Nevada revives wild horse birth control program; hundreds of foals born in interim

April 15, 2019

Deb Walker can’t wait to get back out on the Nevada range doing what she loves — working with wild horses. 

And after a forced 18-month hiatus from administering birth control drugs to free-roaming mares, there is plenty of work for Walker and other volunteers. 

“Right now, every mare on the range is pregnant,” said Walker, who volunteers as a spotter through the American Wild Horse Campaign. 

A spotter’s job is to identify mares that haven’t received birth control for darters, volunteers with air rifles that fire darts with birth control into the mares’ haunches. 

“The darter’s job is to get that dart in that mare’s butt,” said Walker, a retired math teacher from Fish Springs, Nev., near Gardnerville. “We want it to go into the right butt.” 

Walker and her colleagues are returning to the field in large part because Assembly Minority Leader Jim Wheeler, R-Gardnerville, convinced Democratic Gov. Steve Sisolak to restore a program to enable volunteer darters to work with the Nevada Department of Agriculture. 

Wheeler and Jeffrey Berns, founder of Blockchains LLC, which owns 67,000 acres in the Virginia Range east of Reno, met with Sisolak last month to explain that it’s important for horses and people that volunteers get back to work. 

“We really were concerned this program had been stopped and there was no indication it was going to get started anytime soon,” said Sarah Johns, public relations director for Blockchains. 

“We had been made aware it was entirely possible the horses on our property could double in size without a darting program in place,” Johns said. 

The previous darting program fell apart on Oct. 25, 2017, when Nevada Department of Agriculture officials terminated a privately funded agreement that enabled volunteers associated with the American Wild Horse Campaign to manage horse issues on the Virginia Range. 

At the time, agriculture officials accused the volunteers of failing to live up to their end of the deal. Volunteers denied the accusation. 

The program covered an array of horse management activity, including darting horses with the birth control drug PZP. 

After terminating the agreement, the agriculture department board voted to offer the approximately 3,000 free-roaming horses on the range at no cost to anyone willing and able to manage them. There were no takers. 

Since the giveaway gambit failed, the horses have remained on the range with none of the management work by volunteers. 

'It is a very urgent situation'

Based on the results of the first two years of volunteer-run darting, the time that’s passed without birth control has resulted in nearly 400 foals that wouldn’t have been born with darting in place. 

Unless volunteers get to work quickly, the number will grow even higher, Wheeler said. 

“It is a very urgent situation,” Wheeler said. “Next year there will be another 2,000 foals on that land if they didn’t get to it right away.” 

Sisolak and Nevada Department of Agriculture Director Jennifer Ott, who Sisolak appointed in February, declined multiple interview requests. 

Controlling the horse population on the range is important for both horses and people. 

That’s because both suffer when the horse population outgrows what the range can sustain.
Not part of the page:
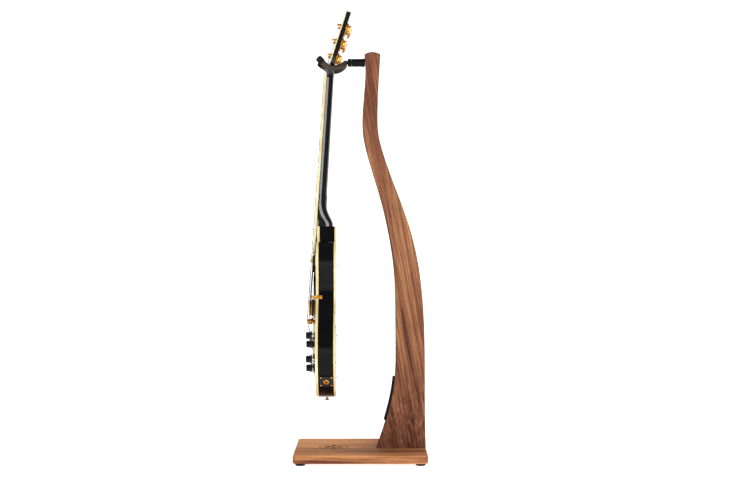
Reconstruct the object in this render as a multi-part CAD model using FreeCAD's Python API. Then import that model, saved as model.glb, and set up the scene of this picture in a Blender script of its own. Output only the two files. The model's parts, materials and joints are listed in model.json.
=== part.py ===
import FreeCAD, Part
import math
import os

# A walnut floor stand with a swivelling yoke, and a single-cutaway solid-body
# electric guitar hanging in the yoke by its headstock.
# Millimetres. +Z is up. The guitar faces -Y and its treble side is +X.
# The origin is the centre of the base board's footprint, on the floor.

V = FreeCAD.Vector
X_AXIS = V(1, 0, 0)
Y_AXIS = V(0, 1, 0)
Z_AXIS = V(0, 0, 1)

# ---- driving dimensions: stand ----
base_length = 337.0
base_width = 300.0
base_thickness = 21.0
base_corner = 11.0
base_edge = 4.0
rosette_y = -70.0
rosette_radius = 38.0
rosette_depth = 0.8
foot_height = 6.0
foot_radius = 12.8
foot_inset_x = 20.0
foot_inset_y = 18.5
post_width = 44.0
post_edge = 2.5
post_top = 1039.5
post_crown = 6.5
pad_thickness = 5.5
pad_width = 39.0
pad_bottom = 98.0
pad_top = 209.0
bolt_radius = 4.0
bolt_spacing = 70.0

# ---- driving dimensions: hanger ----
pivot_z = 1020.4
shaft_radius = 10.3
sleeve_front = -23.0
hub_front = -33.7
rod_radius = 5.0
arm_core = 4.0
arm_radius = 7.0
cap_radius = 8.6
cap_length = 15.0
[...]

Horses suffer when food and water are scarce. People suffer when hungry and thirsty horses cross roads and move into human communities looking for food and water. 

According to the latest available data from the Nevada Department of Transportation, in 2017 there were 53 car accidents statewide involving horses that resulted in 10 injuries and one fatality, which occurred near the Virginia Range on U.S. Highway 50 near Stagecoach. 

“We have to stop the problem now,” Wheeler said. 

Once headed for slaughterhouse

Unlike wild horses that roam much of Nevada under the jurisdiction of the federal Bureau of Land Management, free-range horses in the Virginia range are considered feral or “estray” livestock and fall under state jurisdiction. That means they aren’t protected by federal regulations that restrict the sale of wild horses for slaughter. 

Prior to agreements with volunteer groups, horses rounded up from the range were eligible for auction where they could be purchased for slaughter. The agreements gave the non-profits a chance to facilitate adoptions for captured horses. Since 2013, when the first agreement went into effect, the group secured adoption for more than 200 horses.